Back to Non-Intersecting Page.
This page was begun on 16 April 2015.
This new page is to record solutions to the problem of constructing knight's paths of maximum length without self-intersection and showing binary symmetry on square boards of all sizes. It is assumed that the board also participates in the symmetry. Thus symmetric paths offset from the centre, or with unused outer ranks and files are not included. This page is a supplement to the more general one on open and closed paths without the symmetry restriction. There is also a separate page for paths showing higher symmetry.
Symmetric open tours require a board with an odd side.
The tours of this type are all oriented with the central two moves sloping gently up to the right.
So that the efficiency of open and closed tours of the same length shall be the same it is convenient to define e = L/n²
rather than in terms of the number of cells, C, as was done previously.
3×3 There is no tour on the 3×3 board, although to preserve the relation C = L + 1 in an open tour one may wish to consider that a knight placed on the centre cell constitutes a tour of length 0, using one cell.
4×4 There are no solutions with purely binary symmetry on the 4×4 board, though there are tours with higher symmetry, using 4 moves, giving an effficiency of 4/16 = 1/4 = 25%.
5×5 8-move tours open and closed (32%).
6×6 12-move tours (33.3%). No symmetric open tour is possible on an even-sided square, since there has to be a central cell.
7×7 Three 16-move closed tours (24 is possible with higher symmetry). Two 24-move open tours. The first of these is by Knuth (1969). I'm not sure if he also gave the second solution, or if that is a new discovery of my own.
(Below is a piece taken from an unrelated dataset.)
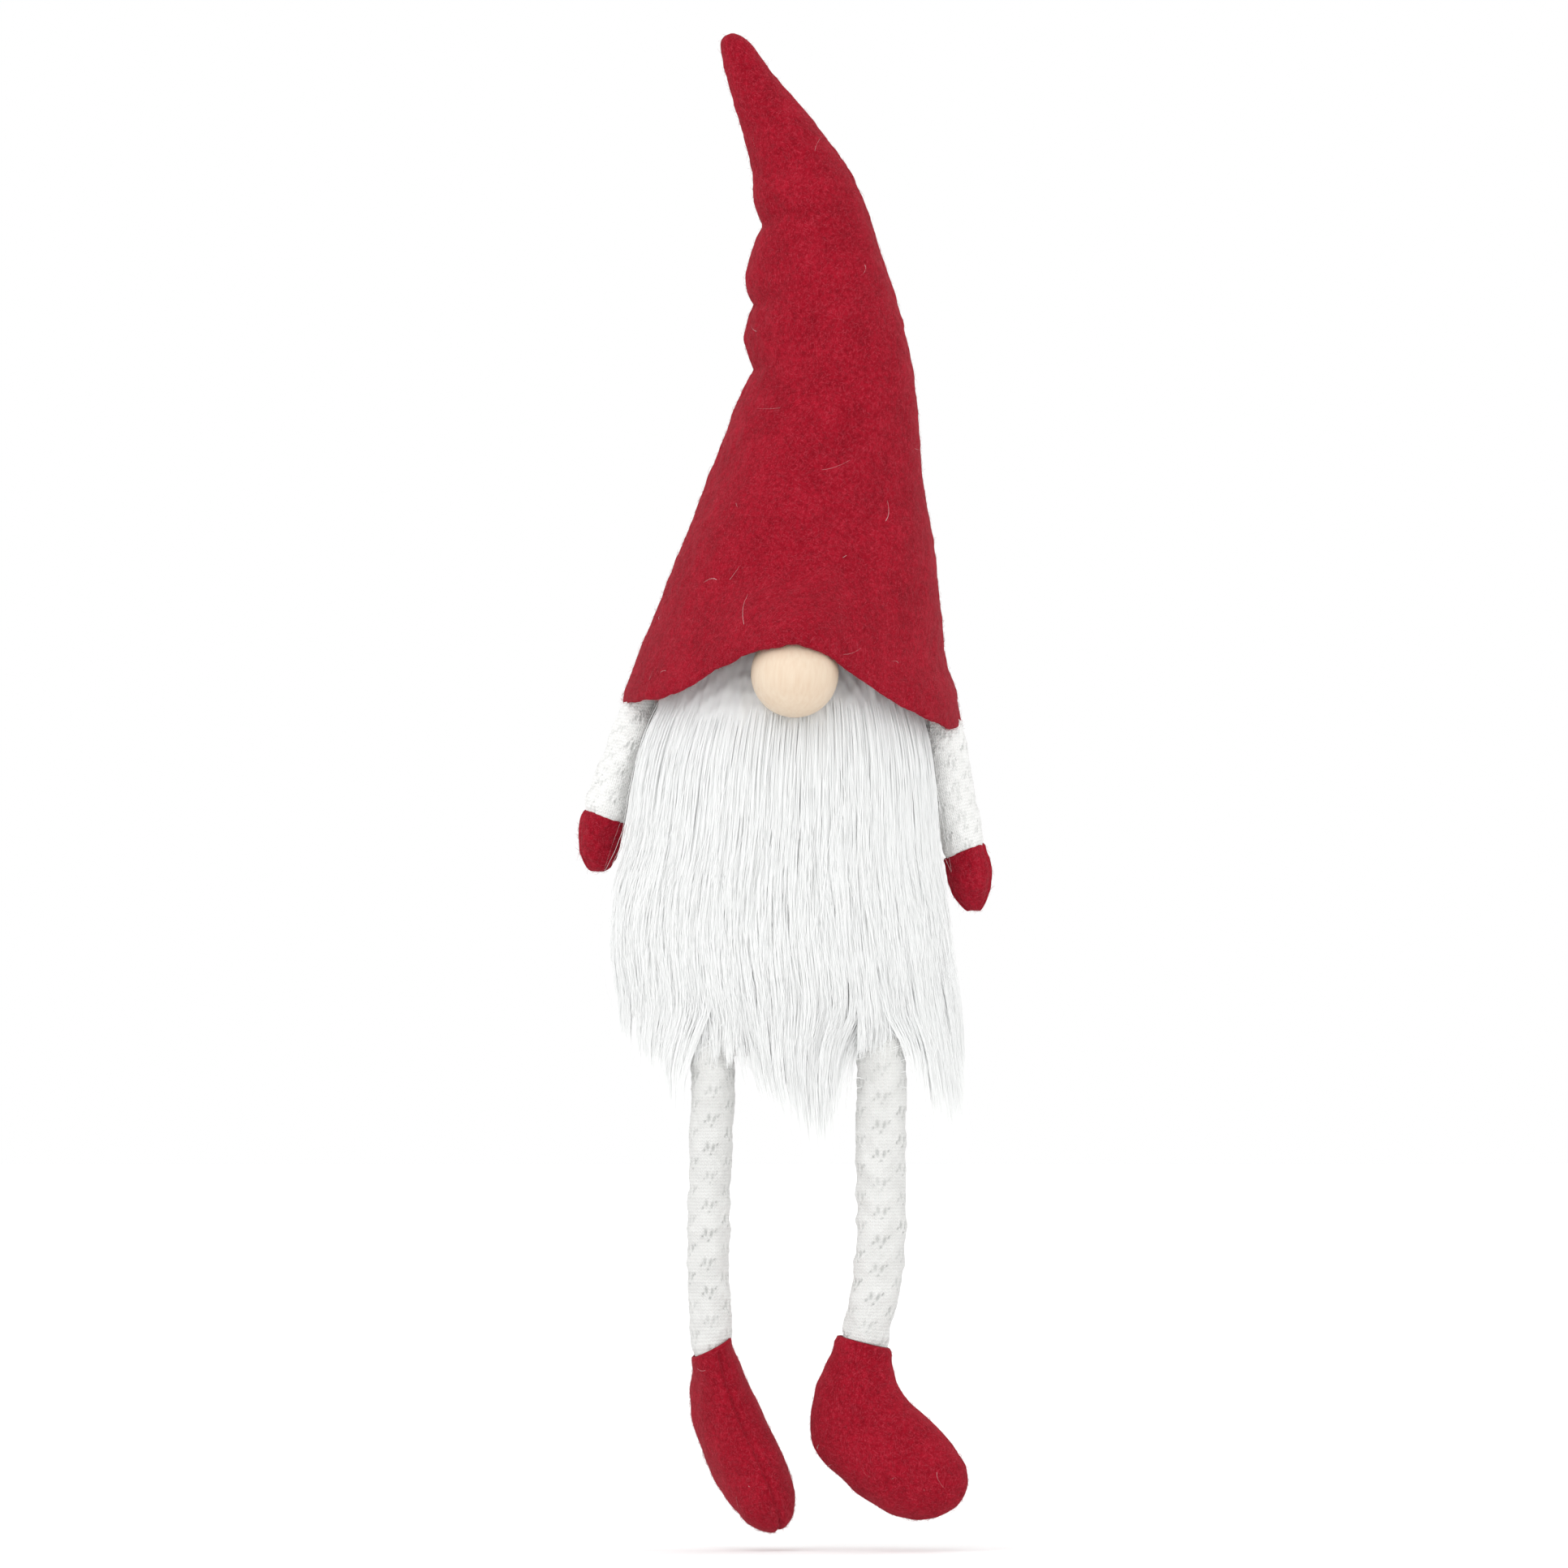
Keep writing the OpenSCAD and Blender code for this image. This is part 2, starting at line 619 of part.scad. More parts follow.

I also found 10 solutions with 22 moves.
8×8 24-move tour. (28 is possible with higher symmetry.)
9×9 32-move tours (40 is possible with higher symmetry).
10×10 52-move tour (52%) by George Jelliss (15 April 2015).
14×14 112-move tour by Bernard Lemaire and a variant of this by George Jelliss.
In both, further variation is possible by folding in or out of acute-angled Vs along various diagonals.
This is the first case where the binary symmetry solution is longer than for higher symmetry, where ony 108 has been achieved.
15×15. open, 158 moves (159 cells), symmetric, by Robin Merson (1990). This and the related tour of side 23 are the only symmetric solutions that Robin produced.
16×16 164-move tour (64%) by George Jelliss (18 March 2015). This equals the higher symmetry case.
23×23, open, 414 moves (415 cells), symmetric, by Robin Merson (1990) by VW extension from 15×15 example.
CLOSED TOURS. The table gives the maximum number of moves achieved for each board size under the binary symmetry condition.
n = number of cells in side of square. L (length) = number of moves used. e (efficiency) = L/n²
| side | L | e | side | L | e | side | L | e |
| 3 | 0 | 0 | 13 | - | - | 23 | - | - |
| 4 | 0^ | 0 | 14 | 112 | 57.14% | 24 | - | - |
| 5 | 8 | 32% | 15 | - | - | 25 | - | - |
| 6 | 12 | 33.33% | 16 | 164 | 64.06% | 26 | - | - |
| 7 | 16 | 32.65% | 17 | - | - | 27 | - | - |
| 8 | 24 | 37.5% | 18 | - | - | 28 | - | - |
| 9 | 32 | 39.51% | 19 | - | - | 29 | - | - |
| 10 | - | - | 20 | - | - | 30 | - | - |
| 11 | - | - | 21 | - | - | 31 | - | - |
| 12 | - | - | 22 | - | - | 32 | - | - |
OPEN TOURS. The table gives the maximum number of moves achieved for each board size (necessarily odd).
n = number of cells in side of square. L (length) = number of moves used. e (efficiency) = L/n²
| side | L | e | side | L | e | side | L | e |
| 3 | 0 | 0 | 13 | - | - | 23 | 414 | 78.26% |
| 5 | 8 | 32% | 15 | 158 | 70.22% | 25 | - | - |
| 7 | 24 | 48.98% | 17 | - | - | 27 | - | - |
| 9 | - | - | 19 | - | - | 29 | - | - |
| 11 | - | - | 21 | - | - | 31 | - | - |